**DATASET SECTION:**
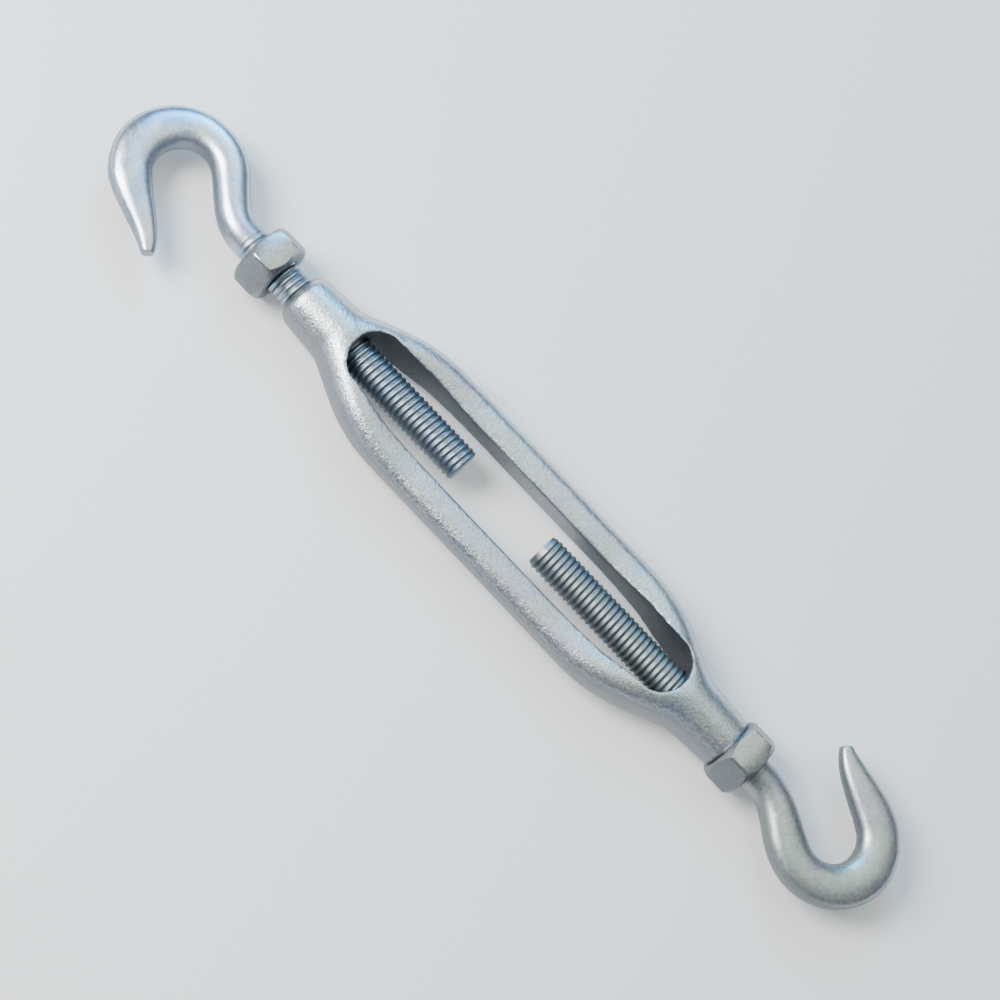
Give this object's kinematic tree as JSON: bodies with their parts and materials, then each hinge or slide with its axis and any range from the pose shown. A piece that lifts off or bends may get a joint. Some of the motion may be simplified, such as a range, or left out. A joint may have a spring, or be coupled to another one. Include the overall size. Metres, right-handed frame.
{
  "type": "rigging turnbuckle",
  "caption": "Hook-and-hook frame turnbuckle: an open forged frame with opposite threads draws two hooks together, each with a lock nut.",
  "frame": {"origin": "middle of the open frame, on the thread axis, as pictured", "axes": "+X along the thread axis towards the right-hand threaded hook; the frame and both hooks lie in the XY plane; +Z is normal to that plane and up when the turnbuckle lies flat"},
  "size_m": [0.3517, 0.0621, 0.0222],
  "materials": {
    "frame_zinc": "zinc plated over a forged surface, satin",
    "hook_zinc": "zinc plated over a smooth forging and cut thread, satin with a cool tint",
    "nut_zinc": "zinc plated over machined flats, satin"
  },
  "bodies": {
    "rh_hook_bolt": {"rh_hook_bolt": "hook_zinc"},
    "rh_lock_nut": {"rh_lock_nut": "nut_zinc"},
    "frame_body": {"frame_body": "frame_zinc"},
    "lh_hook_bolt": {"lh_hook_bolt": "hook_zinc"},
    "lh_lock_nut": {"lh_lock_nut": "nut_zinc"}
  },
  "joints": [
    {"name": "rh_thread_travel", "type": "slide", "parent": "rh_hook_bolt", "child": "rh_lock_nut", "axis": [-1, 0, 0], "range_m": [0, 0.0508]},
    {"name": "frame_turn", "type": "hinge", "parent": "rh_lock_nut", "child": "frame_body", "pos_m": [0, 0, 0], "axis": [-1, 0, 0], "range_deg": [0, 8640]},
    {"name": "lh_hook_travel", "type": "slide", "parent": "rh_hook_bolt", "child": "lh_hook_bolt", "axis": [-1, 0, 0], "range_m": [0, 0.1016]},
    {"name": "lh_nut_travel", "type": "slide", "parent": "lh_hook_bolt", "child": "lh_lock_nut", "axis": [1, 0, 0], "range_m": [-0.003, 0.0078]}
  ],
  "couplings": [
    {"joint": "rh_thread_travel", "follows": "frame_turn", "m_per_rad": 0.00033688},
    {"joint": "lh_hook_travel", "follows": "frame_turn", "m_per_rad": 0.00067377}
  ]
}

**TASK REQUIREMENTS:**
Copy out the full listing exactly.

**ANSWER TO THIS TASK:**
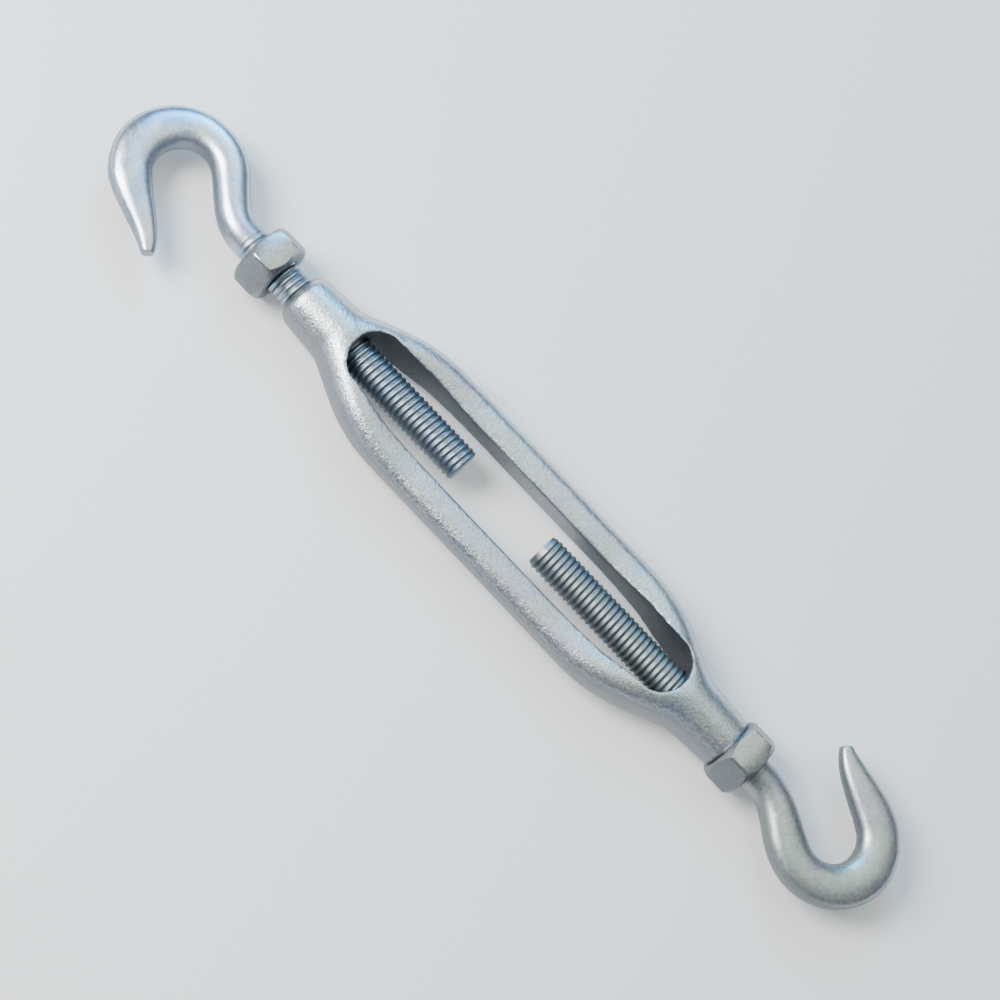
Give this object's kinematic tree as JSON: bodies with their parts and materials, then each hinge or slide with its axis and any range from the pose shown. A piece that lifts off or bends may get a joint. Some of the motion may be simplified, such as a range, or left out. A joint may have a spring, or be coupled to another one. Include the overall size. Metres, right-handed frame.
{
  "type": "rigging turnbuckle",
  "caption": "Hook-and-hook frame turnbuckle: an open forged frame with opposite threads draws two hooks together, each with a lock nut.",
  "frame": {"origin": "middle of the open frame, on the thread axis, as pictured", "axes": "+X along the thread axis towards the right-hand threaded hook; the frame and both hooks lie in the XY plane; +Z is normal to that plane and up when the turnbuckle lies flat"},
  "size_m": [0.3517, 0.0621, 0.0222],
  "materials": {
    "frame_zinc": "zinc plated over a forged surface, satin",
    "hook_zinc": "zinc plated over a smooth forging and cut thread, satin with a cool tint",
    "nut_zinc": "zinc plated over machined flats, satin"
  },
  "bodies": {
    "rh_hook_bolt": {"rh_hook_bolt": "hook_zinc"},
    "rh_lock_nut": {"rh_lock_nut": "nut_zinc"},
    "frame_body": {"frame_body": "frame_zinc"},
    "lh_hook_bolt": {"lh_hook_bolt": "hook_zinc"},
    "lh_lock_nut": {"lh_lock_nut": "nut_zinc"}
  },
  "joints": [
    {"name": "rh_thread_travel", "type": "slide", "parent": "rh_hook_bolt", "child": "rh_lock_nut", "axis": [-1, 0, 0], "range_m": [0, 0.0508]},
    {"name": "frame_turn", "type": "hinge", "parent": "rh_lock_nut", "child": "frame_body", "pos_m": [0, 0, 0], "axis": [-1, 0, 0], "range_deg": [0, 8640]},
    {"name": "lh_hook_travel", "type": "slide", "parent": "rh_hook_bolt", "child": "lh_hook_bolt", "axis": [-1, 0, 0], "range_m": [0, 0.1016]},
    {"name": "lh_nut_travel", "type": "slide", "parent": "lh_hook_bolt", "child": "lh_lock_nut", "axis": [1, 0, 0], "range_m": [-0.003, 0.0078]}
  ],
  "couplings": [
    {"joint": "rh_thread_travel", "follows": "frame_turn", "m_per_rad": 0.00033688},
    {"joint": "lh_hook_travel", "follows": "frame_turn", "m_per_rad": 0.00067377}
  ]
}